With 20 minutes to go, I send my partner on an emergency milk run, and thank the fates for the unlikely set of circumstances that led to me living directly above a handy shop. He returns, heroically, milk held aloft, and I knock up a second batch of custard. Of course, as I’m watching said custard like a hawk as it thickens on the hob, the 40 minute timer goes off for my sponges. I opt to ignore it. I’m fairly certain overcooking won’t be an issue. Custard perfected, and 11 minutes to go, I check my sponges. They seem cooked, but I’m not confident. I decide to give them an extra five minutes, and change my mind two minutes later when I remember that getting the string and silly lids off them is going to be a pain. The sponges come out. I begin the demoulding process. It involves a lot of swearing and singing of fingertips, but with 2 minutes left on the timer, I appear to have six sponges and no piles of gloop.

The Judging
I’m not fussed about a score for appearance this week. It looks like a syrup sponge. That’s all I could really ask for.
My partner’s thoughts:
10/10. (That’s three tens in a row. I swear I’m not paying him.)
“I’m speechless.” (clearly not though.)
“Tastes like an orange and ginger sponge.”
“I want to eat all six.”

My thoughts:
9/10. I’m taking a point off because the custard wasn’t as thick as I’d like it to be. And because I made cheesy custard.

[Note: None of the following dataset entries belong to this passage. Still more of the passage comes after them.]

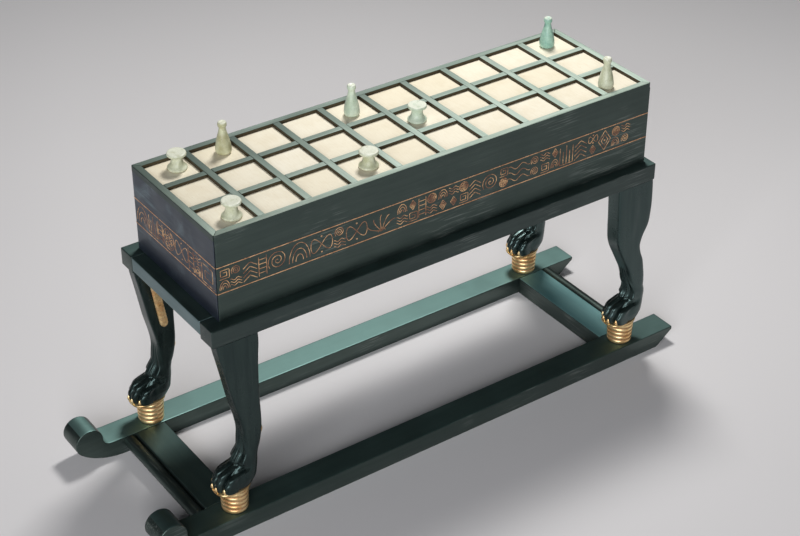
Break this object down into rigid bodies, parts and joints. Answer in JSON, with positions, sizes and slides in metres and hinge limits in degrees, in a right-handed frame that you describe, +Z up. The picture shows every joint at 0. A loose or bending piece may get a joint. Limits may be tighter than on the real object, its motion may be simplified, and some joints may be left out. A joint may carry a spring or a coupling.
{
  "type": "senet board",
  "caption": "Games box with a grid of ivory squares and a drawer, on a lion-legged bed frame with gilded drums and a curled sledge, with cone and reel playing pieces.",
  "frame": {"origin": "middle of the sledge, on the floor", "axes": "+X from the curled head of the sledge to its tail, where the drawer opens, +Y to the back, +Z up"},
  "size_m": [0.5784, 0.182, 0.3187],
  "materials": {
    "ebony": "polished black wood",
    "ivory": "matte ivory",
    "gilt": "gilded wood",
    "cedar": "plain reddish wood",
    "pale_faience": "pale glaze",
    "green_faience": "green glaze",
    "blue_faience": "blue-green glaze"
  },
  "bodies": {
    "stand": {"runner_front": "ebony", "runner_back": "ebony", "cross_board_head": "ebony", "cross_board_tail": "ebony", "cross_rod_head": "ebony", "cross_rod_tail": "ebony", "side_rail_front": "ebony", "side_rail_back": "ebony", "end_rail_head": "ebony", "end_rail_tail": "ebony", "foreleg_front": "ebony", "foreleg_back": "ebony", "hindleg_front": "ebony", "hindleg_back": "ebony", "sole_plate_foreleg_front": "gilt", "sole_plate_foreleg_back": "gilt", "sole_plate_hindleg_front": "gilt", "sole_plate_hindleg_back": "gilt", "brace_foreleg_front": "gilt", "brace_foreleg_back": "gilt", "brace_hindleg_front": "gilt", "brace_hindleg_back": "gilt", "drum_foreleg_front": "gilt", "drum_foreleg_back": "gilt", "drum_hindleg_front": "gilt", "drum_hindleg_back": "gilt", "dewclaw_front": "gilt", "dewclaw_back": "gilt"},
    "box": {"box_side_front": "ebony", "box_side_back": "ebony", "box_end_head": "ebony", "box_bottom_board": "ebony", "box_top_board": "ebony", "lattice": "ebony", "ivory_strip_01": "ivory", "ivory_strip_02": "ivory", "ivory_strip_03": "ivory", "ivory_strip_04": "ivory", "ivory_strip_05": "ivory", "ivory_strip_06": "ivory", "ivory_strip_07": "ivory", "ivory_strip_08": "ivory", "ivory_strip_09": "ivory", "ivory_strip_10": "ivory"},
    "drawer": {"drawer_front": "ebony", "drawer_floor": "cedar", "drawer_side_front": "cedar", "drawer_side_back": "cedar", "drawer_back": "cedar", "drawer_knob": "ivory"},
    "spool_1": {"spool_1": "pale_faience"},
    "spool_2": {"spool_2": "pale_faience"},
    "spool_3": {"spool_3": "pale_faience"},
    "spool_4": {"spool_4": "green_faience"},
    "cone_1": {"cone_1": "pale_faience"},
    "cone_2": {"cone_2": "green_faience"},
    "cone_3": {"cone_3": "blue_faience"},
    "cone_4": {"cone_4": "pale_faience"}
  },
  "joints": [
    {"name": "box_lift", "type": "slide", "parent": "stand", "child": "box", "axis": [0, 0, 1], "range_m": [0, 0.15]},
    {"name": "drawer_slide", "type": "slide", "parent": "box", "child": "drawer", "axis": [1, 0, 0], "range_m": [0, 0.3]},
    {"name": "spool_1_lift", "type": "slide", "parent": "box", "child": "spool_1", "axis": [0, 0, 1], "range_m": [0, 0.06]},
    {"name": "spool_2_lift", "type": "slide", "parent": "box", "child": "spool_2", "axis": [0, 0, 1], "range_m": [0, 0.06]},
    {"name": "spool_3_lift", "type": "slide", "parent": "box", "child": "spool_3", "axis": [0, 0, 1], "range_m": [0, 0.06]},
    {"name": "spool_4_lift", "type": "slide", "parent": "box", "child": "spool_4", "axis": [0, 0, 1], "range_m": [0, 0.06]},
    {"name": "cone_1_lift", "type": "slide", "parent": "box", "child": "cone_1", "axis": [0, 0, 1], "range_m": [0, 0.06]},
    {"name": "cone_2_lift", "type": "slide", "parent": "box", "child": "cone_2", "axis": [0, 0, 1], "range_m": [0, 0.06]},
    {"name": "cone_3_lift", "type": "slide", "parent": "box", "child": "cone_3", "axis": [0, 0, 1], "range_m": [0, 0.06]},
    {"name": "cone_4_lift", "type": "slide", "parent": "box", "child": "cone_4", "axis": [0, 0, 1], "range_m": [0, 0.06]}
  ]
}
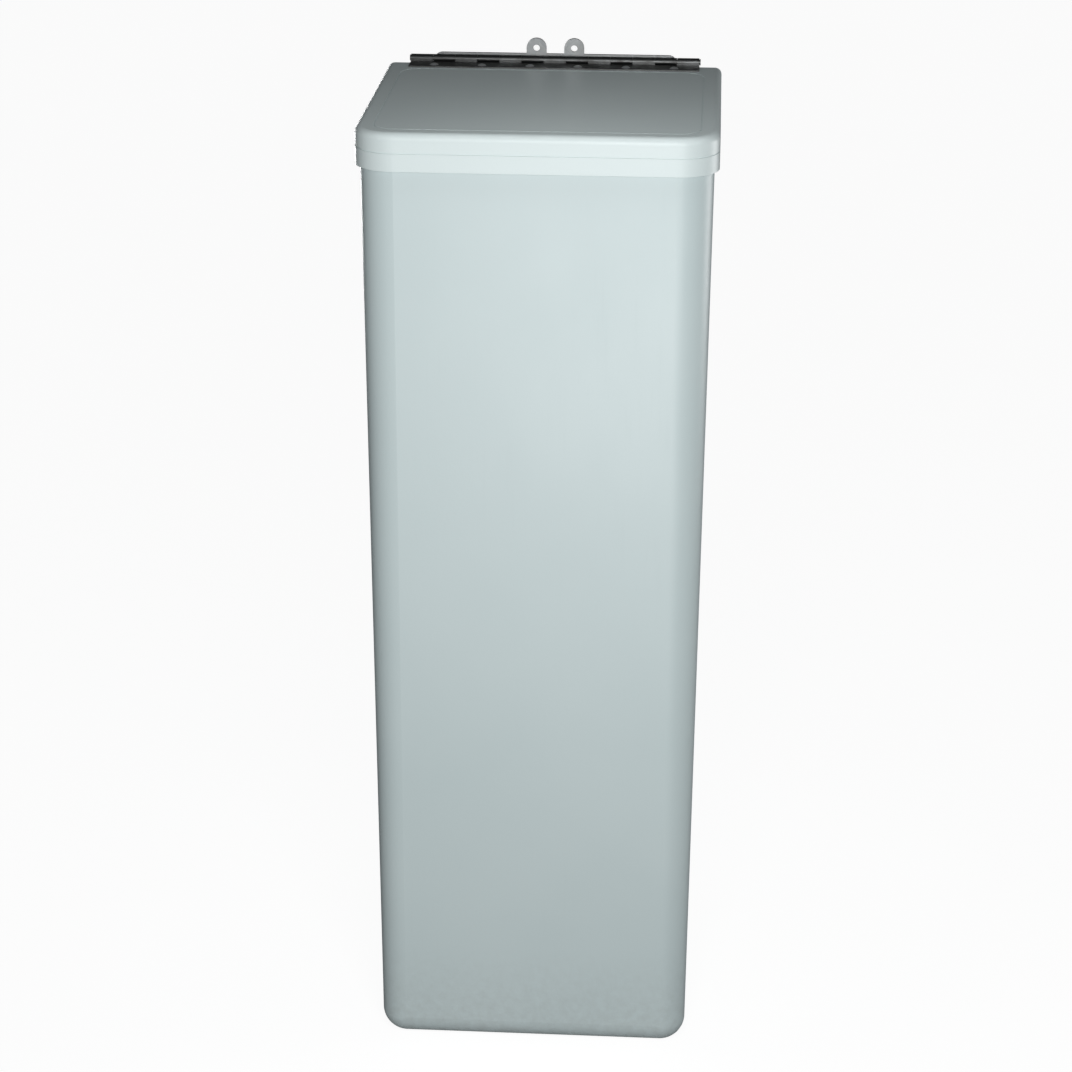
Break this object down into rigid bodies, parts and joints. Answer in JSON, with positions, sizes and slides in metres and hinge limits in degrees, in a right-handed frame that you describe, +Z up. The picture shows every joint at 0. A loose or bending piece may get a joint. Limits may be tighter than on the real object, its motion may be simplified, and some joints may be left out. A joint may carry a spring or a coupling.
{
  "type": "wall-mounted fire blanket case",
  "caption": "Tall tapered wall case with a hinged cap lid, holding a rolled wool fire blanket with pull loops.",
  "frame": {"origin": "the middle of the case's flat base, on its underside", "axes": "+Z up, -Y out of the front, +Y towards the wall, +X to the right seen from the front"},
  "size_m": [0.3, 0.293, 0.872],
  "materials": {
    "case_shell": "gloss",
    "lid_shell": "gloss",
    "seal_rubber": "matte",
    "pad_foam": "matte",
    "hinge_steel": "satin",
    "rivet_alloy": "satin",
    "zinc_steel": "satin",
    "plate_steel": "satin",
    "standoff_rubber": "matte",
    "blanket_wool": "matte",
    "band_fabric": "matte",
    "tape_webbing": "matte"
  },
  "bodies": {
    "case": {"case_body": "case_shell", "rim_seal": "seal_rubber", "base_pad": "pad_foam", "hinge_fixed_leaf": "hinge_steel", "hinge_pin": "hinge_steel", "hinge_fixed_rivets": "rivet_alloy", "hinge_fixed_backing": "zinc_steel", "wall_plate": "plate_steel", "wall_plate_spacers": "zinc_steel", "wall_plate_bolts": "zinc_steel", "wall_plate_washers": "zinc_steel", "wall_plate_nuts": "zinc_steel", "lower_standoffs": "standoff_rubber"},
    "lid": {"lid": "lid_shell", "hinge_lid_leaf": "hinge_steel", "hinge_lid_rivets": "rivet_alloy", "hinge_lid_backing": "zinc_steel"},
    "blanket": {"blanket_roll": "blanket_wool", "retaining_band_lower": "band_fabric", "retaining_band_upper": "band_fabric", "pull_tape_left": "tape_webbing", "pull_tape_right": "tape_webbing", "tape_patches": "tape_webbing"}
  },
  "joints": [
    {"name": "lid_hinge", "type": "hinge", "parent": "case", "child": "lid", "pos_m": [0, 0.1415, 0.8535], "axis": [-1, 0, 0], "range_deg": [0, 92]},
    {"name": "blanket_lift", "type": "slide", "parent": "case", "child": "blanket", "axis": [0, 0, 1], "range_m": [0, 0.04]}
  ]
}
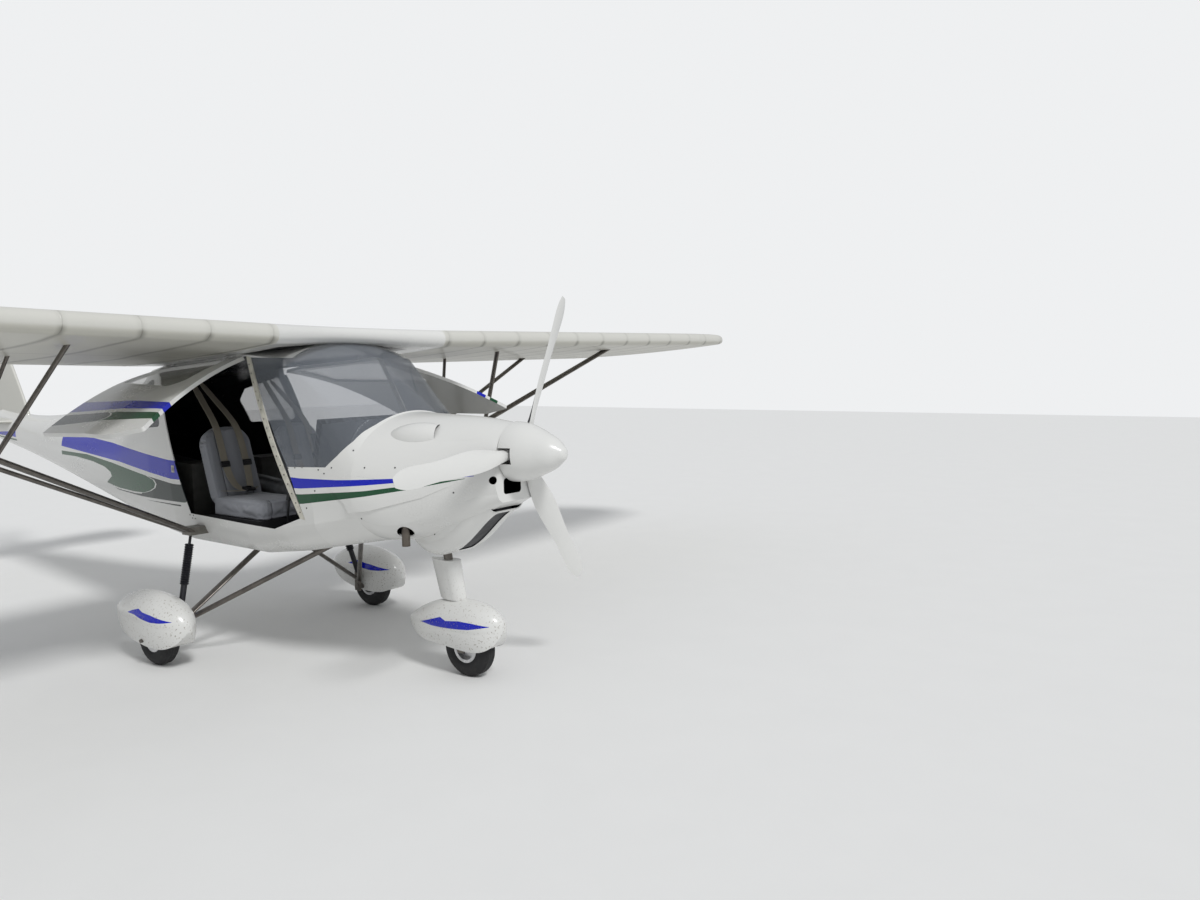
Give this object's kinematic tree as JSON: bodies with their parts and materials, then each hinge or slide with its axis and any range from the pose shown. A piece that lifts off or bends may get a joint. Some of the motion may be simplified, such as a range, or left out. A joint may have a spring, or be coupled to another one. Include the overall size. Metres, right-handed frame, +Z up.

Was this a fair challenge? Well, I think I’ve made my feelings on that quite clear. But clearly, it could have been. I managed to knock up six pretty perfect steamed syrup sponges in the time frame given, and every single one of those bakers could have done the same if they’d just been told how best to use their time. Instead, the Great British Bake Off continues mean-spirited, and has a lot of wasted gloop to show for it.